We have written previously about attempts by Congress to overturn the physical presence nexus standard of Quill Corp. v. North Dakota via the Main Street Fairness Act, the Marketplace Fairness Act, and the Marketplace Equity Act. The bills vary in their specifics as we discuss here and here, but most simply put, all three bills would permit states to require remote sellers to collect and remit sales and use tax despite such sellers having no physical presence in the state. While it is difficult to predict what Congress may do in an election year, it appears that so far, the Main Street Fairness Act has not made much progress through Congress since being introduced. The other two bills have seen some committee action lately, however, as discussed below.
Meanwhile, a coalition has formed to help protect remote sellers’ interests.

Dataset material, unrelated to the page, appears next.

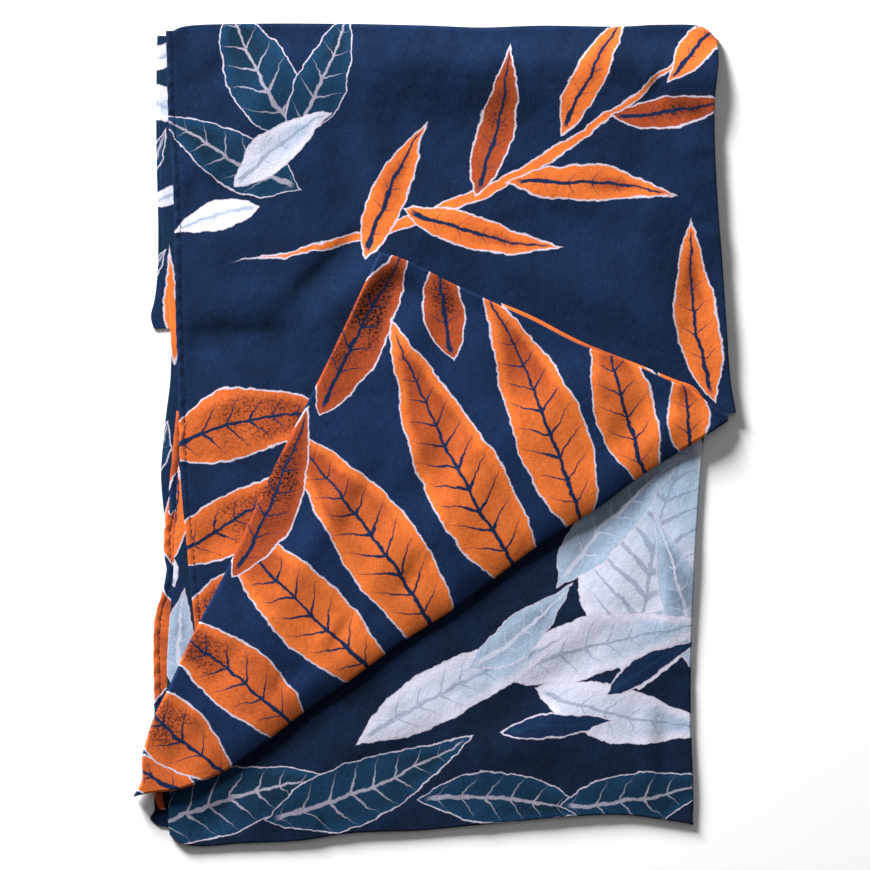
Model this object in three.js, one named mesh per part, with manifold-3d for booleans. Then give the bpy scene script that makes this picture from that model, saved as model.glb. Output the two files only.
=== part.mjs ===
// A square scarf of fine cotton, folded in half and then in three and laid flat, with the lower right
// corner of its upper layers turned up over them. Millimetres, +Z up, +Y towards the top fold. The
// origin is on the surface that it lies on, below the middle of its outline.
import * as THREE from "three";
import { mergeVertices } from "three/addons/utils/BufferGeometryUtils.js";
import Module from "manifold-3d";

// Driving sizes
const WALL = 1.2; // one layer of cloth, with the air that it traps
const GAP = 0.3; // between layers, and along seams
const PLY = WALL + GAP; // from one layer to the next
const STACK = 2; // the hidden layers below the lower panel
const FOLD = 4; // how far in from its edge a fold starts to turn down
const SOFT_FOLD = 3; // the same, at the thinner folds
const ROLL = 3.2; // how far the crease's soft roll reaches in
const ROLL_LIFT = 1.5; // how much the turned cloth stands up beside its crease
const ROLL_REACH = 16; // how far that lift reaches
const LEG = 20; // the turned cloth below the cover, in from the crease
const HEM_WIDTH = 4;
const HEM_HEIGHT = 1.25;
const CREASE_INSET = 4; // from the crease to the end of the layers inside its roll
const STRIP_END = -119; // where the layers along the left end, below the cover
const STACK_LEFT = -117; // where the hidden layers start
const STACK_CLEAR = 0.5; // from the hidden layers up to the cover
const FOLD_FACES = 4;
const HEM_ROUND = 0.4; // how far a hem's long edges are rounded
const BLOCK_EDGE_ANGLE = 25; // where the rounding of the hidden layers' edge starts, in degrees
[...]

The TrueSimplification of Taxation (“TruST”) Coalition was formed jointly by the Direct Marketing Association, the American Catalog Mailers Association, the Electronic Retailing Association, and NetChoice to represent “American businesses in the fight to keep interstate commerce and competition free from unfair tax burdens imposed by states where our businesses have no operations or representation.” Brann & Isaacson partners George Isaacson
and Martin Eisenstein assisted in forming the coalition and provide ongoing advice regarding the sales and use tax collection implications to remote sellers.
On July 24, 2012, the House Committee on the Judiciary held a hearing on The Marketplace Equity Act. At the hearing, the bill’s sponsors, and three others (the governor of Tennessee, a representative of the Streamlined Sales Tax Governing Board, and a visiting fellow at the Hudson Institute, a public policy think tank) all spoke in favor of the bill. On the other side, a representative from the Tax Foundation and Steve DelBianco, the executive director of NetChoice, one of the TruST Coalition members, defended the Quill
standard as vital to the protection of online sellers – and in particular
small Internet retailers -- in the absence of true simplification of state
sales and use tax systems.
On Wednesday, August 1, 2012, at a hearing before the Senate’s Committee on Commerce, Science, & Transportation regarding the Marketplace Fairness Act, the committee heard a group of proponents testify, and Mr. DelBianco spoke on behalf of remote sellers and against the bill. However, one of the witnesses inadvertently helped make Mr. DelBianco’s case: the witness, a bookstore owner from Texas who voluntarily collects sales tax on remote sales, was found to be charging tax at the wrong rates on his remote
sales, thus demonstrating just how complex remote collection can be. Perhaps through this testimony some Senators will begin to understand the challenges of nationwide use tax collection, but many may require additional education from their constituents who do business online.
Our readers should note, as well, that the July 31 deadline set by the California legislature for adoption of federal legislation overturning Quill has passed. This means that, barring any additional state legislation, California’s affiliate nexus provisions are back in play beginning September 15, 2012. We will continue to monitor each bill’s progress and keep our readers posted of developments in this area.